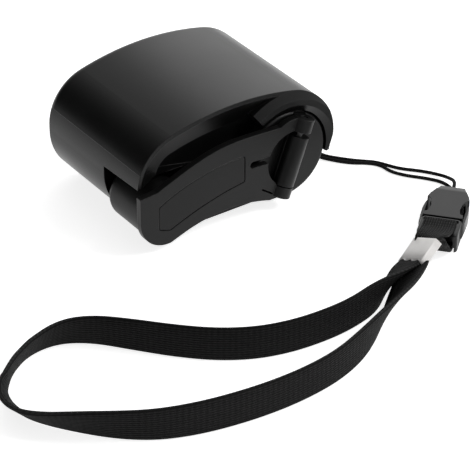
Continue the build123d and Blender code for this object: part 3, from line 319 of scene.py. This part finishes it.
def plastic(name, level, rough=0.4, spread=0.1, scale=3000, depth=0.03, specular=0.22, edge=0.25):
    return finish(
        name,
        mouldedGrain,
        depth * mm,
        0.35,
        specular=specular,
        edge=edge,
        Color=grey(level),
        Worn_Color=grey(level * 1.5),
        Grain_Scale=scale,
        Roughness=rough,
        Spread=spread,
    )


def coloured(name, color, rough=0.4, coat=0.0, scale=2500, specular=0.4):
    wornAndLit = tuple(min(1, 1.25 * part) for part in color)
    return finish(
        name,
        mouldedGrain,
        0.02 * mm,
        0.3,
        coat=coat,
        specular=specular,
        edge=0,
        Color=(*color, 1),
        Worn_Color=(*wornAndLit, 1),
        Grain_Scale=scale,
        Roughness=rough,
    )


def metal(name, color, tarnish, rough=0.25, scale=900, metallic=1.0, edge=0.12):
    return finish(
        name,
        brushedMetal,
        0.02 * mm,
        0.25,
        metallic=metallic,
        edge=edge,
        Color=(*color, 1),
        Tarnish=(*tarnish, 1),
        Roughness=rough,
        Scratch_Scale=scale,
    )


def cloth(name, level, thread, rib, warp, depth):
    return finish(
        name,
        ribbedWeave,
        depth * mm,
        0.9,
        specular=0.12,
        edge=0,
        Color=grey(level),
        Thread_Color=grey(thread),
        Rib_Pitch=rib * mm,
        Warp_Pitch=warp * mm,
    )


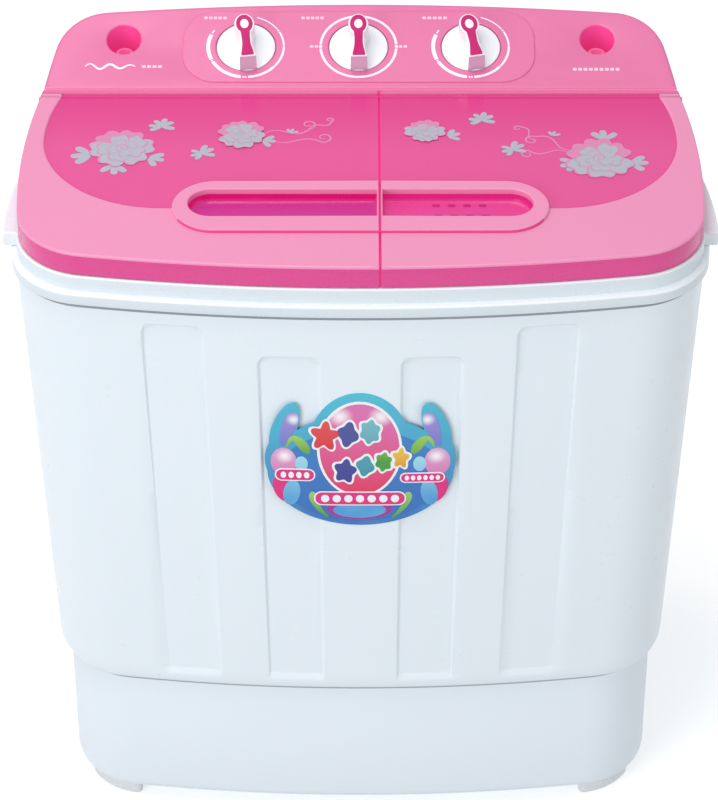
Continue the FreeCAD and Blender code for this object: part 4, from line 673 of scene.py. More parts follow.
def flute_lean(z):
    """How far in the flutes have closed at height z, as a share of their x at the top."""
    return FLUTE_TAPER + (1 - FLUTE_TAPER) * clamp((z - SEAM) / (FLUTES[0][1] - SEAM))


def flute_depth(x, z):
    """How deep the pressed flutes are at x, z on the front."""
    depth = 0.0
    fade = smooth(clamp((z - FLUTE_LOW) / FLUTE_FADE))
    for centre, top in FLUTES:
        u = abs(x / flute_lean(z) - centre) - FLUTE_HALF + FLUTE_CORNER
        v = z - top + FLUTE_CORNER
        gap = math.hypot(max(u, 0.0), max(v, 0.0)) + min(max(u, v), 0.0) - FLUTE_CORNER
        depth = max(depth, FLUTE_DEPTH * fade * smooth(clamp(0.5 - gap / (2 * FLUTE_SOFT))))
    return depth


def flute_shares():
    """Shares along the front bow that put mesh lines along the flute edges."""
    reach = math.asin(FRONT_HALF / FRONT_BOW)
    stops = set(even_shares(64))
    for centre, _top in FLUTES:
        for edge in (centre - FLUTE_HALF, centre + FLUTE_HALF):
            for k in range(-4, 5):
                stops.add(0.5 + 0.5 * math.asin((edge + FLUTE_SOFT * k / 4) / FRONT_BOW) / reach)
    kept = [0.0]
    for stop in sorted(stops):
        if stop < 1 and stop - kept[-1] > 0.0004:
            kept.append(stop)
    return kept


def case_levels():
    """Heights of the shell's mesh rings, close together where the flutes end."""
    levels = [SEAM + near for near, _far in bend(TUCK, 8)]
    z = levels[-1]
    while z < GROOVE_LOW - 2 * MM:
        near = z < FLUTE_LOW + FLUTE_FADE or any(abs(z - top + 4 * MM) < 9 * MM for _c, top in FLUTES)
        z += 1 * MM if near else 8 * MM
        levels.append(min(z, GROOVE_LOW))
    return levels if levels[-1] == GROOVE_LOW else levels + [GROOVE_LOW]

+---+

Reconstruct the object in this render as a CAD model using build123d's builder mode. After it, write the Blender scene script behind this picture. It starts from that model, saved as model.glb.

+---+

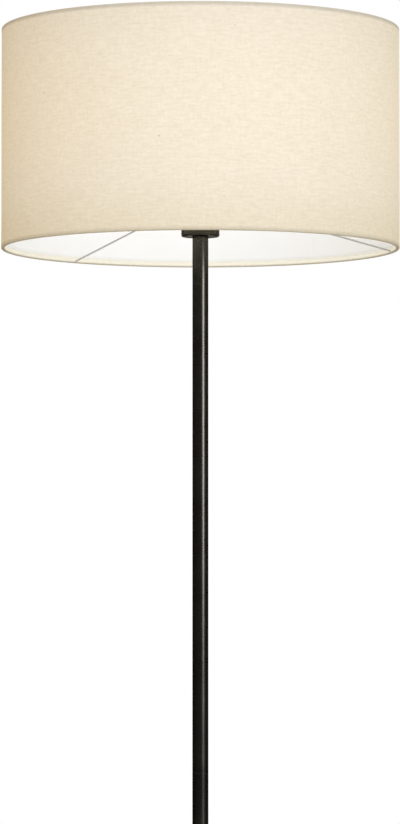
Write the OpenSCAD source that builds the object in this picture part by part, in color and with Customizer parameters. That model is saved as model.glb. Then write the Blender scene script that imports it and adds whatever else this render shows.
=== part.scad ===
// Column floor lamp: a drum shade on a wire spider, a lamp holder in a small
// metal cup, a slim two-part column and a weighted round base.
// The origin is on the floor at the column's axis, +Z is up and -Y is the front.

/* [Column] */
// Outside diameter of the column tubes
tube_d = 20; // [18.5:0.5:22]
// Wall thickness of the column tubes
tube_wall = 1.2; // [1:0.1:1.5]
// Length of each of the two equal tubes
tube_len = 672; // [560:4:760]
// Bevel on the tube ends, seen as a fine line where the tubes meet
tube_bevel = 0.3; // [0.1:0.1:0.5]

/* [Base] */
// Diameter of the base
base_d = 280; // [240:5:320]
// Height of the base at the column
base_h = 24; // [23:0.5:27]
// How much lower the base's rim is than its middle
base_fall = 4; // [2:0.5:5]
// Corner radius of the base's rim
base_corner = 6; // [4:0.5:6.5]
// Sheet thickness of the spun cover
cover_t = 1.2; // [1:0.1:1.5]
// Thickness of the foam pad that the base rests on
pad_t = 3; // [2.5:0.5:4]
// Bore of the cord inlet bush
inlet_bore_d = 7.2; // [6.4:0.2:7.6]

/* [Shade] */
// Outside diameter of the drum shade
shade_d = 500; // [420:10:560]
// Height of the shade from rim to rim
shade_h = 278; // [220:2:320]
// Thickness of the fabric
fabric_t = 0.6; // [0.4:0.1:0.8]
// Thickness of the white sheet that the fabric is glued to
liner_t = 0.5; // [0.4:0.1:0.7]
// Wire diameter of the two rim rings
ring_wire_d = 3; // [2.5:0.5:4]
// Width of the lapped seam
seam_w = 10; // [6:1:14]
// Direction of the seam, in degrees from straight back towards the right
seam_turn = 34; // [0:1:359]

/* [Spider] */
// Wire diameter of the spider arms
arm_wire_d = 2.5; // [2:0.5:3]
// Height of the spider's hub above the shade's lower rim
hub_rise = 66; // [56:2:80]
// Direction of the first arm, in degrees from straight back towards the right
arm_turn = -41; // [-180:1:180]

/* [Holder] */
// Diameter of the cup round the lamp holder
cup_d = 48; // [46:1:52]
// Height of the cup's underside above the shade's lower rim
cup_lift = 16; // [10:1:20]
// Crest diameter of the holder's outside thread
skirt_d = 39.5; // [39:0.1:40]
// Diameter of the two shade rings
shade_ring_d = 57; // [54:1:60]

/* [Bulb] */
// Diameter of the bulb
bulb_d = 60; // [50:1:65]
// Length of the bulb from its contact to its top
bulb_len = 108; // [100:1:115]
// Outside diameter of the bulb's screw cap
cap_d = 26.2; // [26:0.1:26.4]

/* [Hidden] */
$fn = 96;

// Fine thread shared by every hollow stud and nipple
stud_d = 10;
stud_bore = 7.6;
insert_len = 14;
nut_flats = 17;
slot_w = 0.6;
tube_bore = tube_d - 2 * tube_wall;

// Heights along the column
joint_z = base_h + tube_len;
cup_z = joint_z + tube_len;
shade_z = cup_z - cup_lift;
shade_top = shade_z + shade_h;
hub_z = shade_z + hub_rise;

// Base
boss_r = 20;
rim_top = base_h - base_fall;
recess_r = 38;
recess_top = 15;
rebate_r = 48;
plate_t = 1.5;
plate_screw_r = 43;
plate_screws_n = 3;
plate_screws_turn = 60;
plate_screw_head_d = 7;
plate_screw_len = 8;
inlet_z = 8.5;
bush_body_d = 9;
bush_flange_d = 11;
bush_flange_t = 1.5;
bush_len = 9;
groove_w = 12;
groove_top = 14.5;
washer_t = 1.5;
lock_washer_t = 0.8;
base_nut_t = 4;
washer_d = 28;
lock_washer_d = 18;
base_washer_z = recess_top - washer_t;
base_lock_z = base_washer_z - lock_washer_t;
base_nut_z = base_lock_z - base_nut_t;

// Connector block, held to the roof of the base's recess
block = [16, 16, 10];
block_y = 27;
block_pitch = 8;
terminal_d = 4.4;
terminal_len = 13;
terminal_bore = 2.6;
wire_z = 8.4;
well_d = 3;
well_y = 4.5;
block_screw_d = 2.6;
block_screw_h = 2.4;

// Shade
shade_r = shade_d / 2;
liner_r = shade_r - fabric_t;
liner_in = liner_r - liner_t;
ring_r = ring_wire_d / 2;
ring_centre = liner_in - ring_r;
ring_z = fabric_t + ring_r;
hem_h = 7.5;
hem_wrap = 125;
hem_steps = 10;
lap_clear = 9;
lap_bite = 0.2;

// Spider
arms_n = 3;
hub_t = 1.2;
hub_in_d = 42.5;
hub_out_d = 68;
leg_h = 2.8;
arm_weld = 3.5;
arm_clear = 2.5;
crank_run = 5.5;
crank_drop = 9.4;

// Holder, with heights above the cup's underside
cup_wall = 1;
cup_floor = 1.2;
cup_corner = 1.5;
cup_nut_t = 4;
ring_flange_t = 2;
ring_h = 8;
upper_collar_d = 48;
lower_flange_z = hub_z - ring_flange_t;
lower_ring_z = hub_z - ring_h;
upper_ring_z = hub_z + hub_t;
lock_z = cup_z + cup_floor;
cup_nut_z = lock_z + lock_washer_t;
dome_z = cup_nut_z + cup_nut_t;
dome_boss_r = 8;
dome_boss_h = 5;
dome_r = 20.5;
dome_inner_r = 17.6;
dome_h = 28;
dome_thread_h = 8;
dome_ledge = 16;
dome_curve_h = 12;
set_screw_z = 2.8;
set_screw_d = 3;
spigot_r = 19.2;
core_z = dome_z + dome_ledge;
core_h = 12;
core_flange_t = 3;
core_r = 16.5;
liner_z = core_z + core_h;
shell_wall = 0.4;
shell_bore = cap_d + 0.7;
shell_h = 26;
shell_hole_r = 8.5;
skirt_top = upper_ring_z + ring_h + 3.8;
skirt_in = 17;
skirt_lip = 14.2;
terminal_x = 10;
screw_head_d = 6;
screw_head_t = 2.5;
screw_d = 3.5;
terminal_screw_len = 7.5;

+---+

→ **Goal of the exercise**: Between the line containing "Write the OpenSCAD" and the line containing "seam_turn = 34; // [0:1:359]" lies the part to return. Return it exactly, counting both of those lines.

→ **Output for this task**:
Write the OpenSCAD source that builds the object in this picture part by part, in color and with Customizer parameters. That model is saved as model.glb. Then write the Blender scene script that imports it and adds whatever else this render shows.
=== part.scad ===
// Column floor lamp: a drum shade on a wire spider, a lamp holder in a small
// metal cup, a slim two-part column and a weighted round base.
// The origin is on the floor at the column's axis, +Z is up and -Y is the front.

/* [Column] */
// Outside diameter of the column tubes
tube_d = 20; // [18.5:0.5:22]
// Wall thickness of the column tubes
tube_wall = 1.2; // [1:0.1:1.5]
// Length of each of the two equal tubes
tube_len = 672; // [560:4:760]
// Bevel on the tube ends, seen as a fine line where the tubes meet
tube_bevel = 0.3; // [0.1:0.1:0.5]

/* [Base] */
// Diameter of the base
base_d = 280; // [240:5:320]
// Height of the base at the column
base_h = 24; // [23:0.5:27]
// How much lower the base's rim is than its middle
base_fall = 4; // [2:0.5:5]
// Corner radius of the base's rim
base_corner = 6; // [4:0.5:6.5]
// Sheet thickness of the spun cover
cover_t = 1.2; // [1:0.1:1.5]
// Thickness of the foam pad that the base rests on
pad_t = 3; // [2.5:0.5:4]
// Bore of the cord inlet bush
inlet_bore_d = 7.2; // [6.4:0.2:7.6]

/* [Shade] */
// Outside diameter of the drum shade
shade_d = 500; // [420:10:560]
// Height of the shade from rim to rim
shade_h = 278; // [220:2:320]
// Thickness of the fabric
fabric_t = 0.6; // [0.4:0.1:0.8]
// Thickness of the white sheet that the fabric is glued to
liner_t = 0.5; // [0.4:0.1:0.7]
// Wire diameter of the two rim rings
ring_wire_d = 3; // [2.5:0.5:4]
// Width of the lapped seam
seam_w = 10; // [6:1:14]
// Direction of the seam, in degrees from straight back towards the right
seam_turn = 34; // [0:1:359]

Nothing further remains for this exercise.